For SS26, Prabal Gurung embraces modern-day minimalism and an effortless sense of refined femininity. The New York designer brings forth an optimistic collection entitled “Angels in America,” featuring East-meets-West silhouettes and fabrications in a technicolour display of day-to-night glamour.

Tory Burch

For SS26, Tory Burch stayed true to its classic design codes of American sportswear juxtaposed with preppy touches, hand-stitched embellishments, and deconstructed extremes that make it feel contemporary and fresh. Accessories-wise, there was a nod to the vintage 1950s style. “We continued to reinterpret American sportswear, juxtaposed with touches of romance, sentimentality, and craft,” Burch explains.

Monse

Marking a decade of Monse, the SS26 collection showcased new versions of deconstruction and a mastery of drapery, roped in with references to the sea under Fernando Garcia and Laura Kim’s creative helm.
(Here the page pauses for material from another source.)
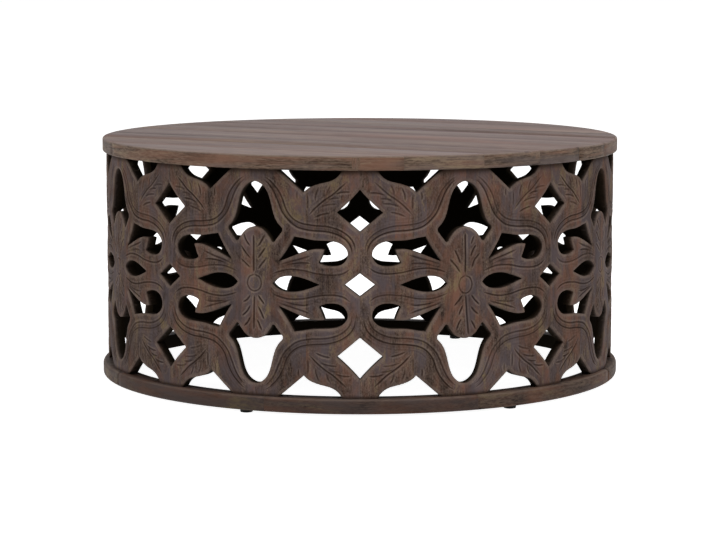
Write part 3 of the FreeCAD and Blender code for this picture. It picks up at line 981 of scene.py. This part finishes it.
def build_stage():
    """The floor, the white room and the soft lamps."""
    bpy.ops.object.select_all(action="DESELECT")
    bpy.ops.mesh.primitive_plane_add(size=FLOOR_SIZE)
    floor = bpy.context.object
    floor.name = "floor"
    floor.data.materials.append(pale_floor_finish())
    world = bpy.data.worlds.new("studio")
    world.use_nodes = True
    tree = world.node_tree
    background = tree.nodes["Background"]
    background.inputs["Color"].default_value = (1, 1, 1, 1)
    join_up(tree, background.inputs["Strength"],
            ramp(tree, seen_directly(tree), 0, 1, WORLD_LIGHT, 1))
    bpy.context.scene.world = world
    for name, (place, power) in LAMPS.items():
        soft_light(name, place, power)


# The table, put together

# In each wood the colour for cuts, corners and opening edges is painted shade, and the edge
# colour is partly rubbed wear, partly painted highlight
WALL_WOOD = dict(
    strips=24.0, brown=(0.142, 0.097, 0.077), dark=(0.034, 0.022, 0.017),
    red=(0.154, 0.077, 0.054), grey=(0.1, 0.079, 0.083), olive=(0.183, 0.131, 0.071),
    wear_and_highlight=(0.235, 0.175, 0.143), painted_shade=(0.026, 0.015, 0.01), specular=0.03, roughness=0.65)
TOP_WOOD = dict(
    strips=0.0, brown=(0.178, 0.122, 0.087), dark=(0.03, 0.018, 0.012),
    red=(0.17, 0.088, 0.058), grey=(0.115, 0.088, 0.08), olive=(0.2, 0.15, 0.092),
    wear_and_highlight=(0.21, 0.157, 0.12), painted_shade=(0.05, 0.035, 0.03), specular=0.13, roughness=0.58,
    has_rim=True)
RING_WOOD = dict(
    strips=0.0, brown=(0.09, 0.06, 0.045), dark=(0.017, 0.01, 0.008),
    red=(0.098, 0.045, 0.028), grey=(0.06, 0.044, 0.04), olive=(0.105, 0.075, 0.042),
    wear_and_highlight=(0.13, 0.093, 0.073), painted_shade=(0.02, 0.012, 0.01), specular=0.12, roughness=0.65)

build_camera()
build_stage()
wash = build_washed_wood()
build_wall(wood_finish("carved_wood", wash, **WALL_WOOD))
build_top(wood_finish("top_wood", wash, **TOP_WOOD))
build_base_ring(wood_finish("ring_wood", wash, **RING_WOOD))
dowel_wood = raw_wood_finish(wash)
for dowels in ("top_dowels", "base_dowels", "ring_dowels"):
    refinish(dowels, dowel_wood)
foot_plastic = noisy_finish("black_plastic", 260.0, (0.004, 0.004, 0.004), (0.012, 0.011, 0.01),
                            0.6, 0.8, 0.2, specular=0.15)
for number in range(1, FEET + 1):
    refinish(f"foot_{number}", foot_plastic)
refinish("foot_nails", noisy_finish("nail_steel", 700.0, (0.5, 0.5, 0.5), (0.32, 0.27, 0.22),
                                    0.25, 0.5, 0.2, metallic=1.0))
bpy.context.scene.view_settings.view_transform = "Standard"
Balanced by wearability and tailored forms, the aesthetic for this season was a balance of structural discipline, technicality, and cool-girl ease that felt fresh yet still distinctly Monse.

COS

Karin Gustafsson, Design Director at COS, continues to elevate the brand. Set inside the Greenpoint Terminal Warehouse, the collection delivered clean lines, sculptural forms inspired by the 1950s New Look silhouettes, and a restrained palette of inky navy, greys, blacks, grounded by neutrals. Textures also mattered with the use of mixed fabrications like soft shearling, buttery leather, wool, and sheer layers.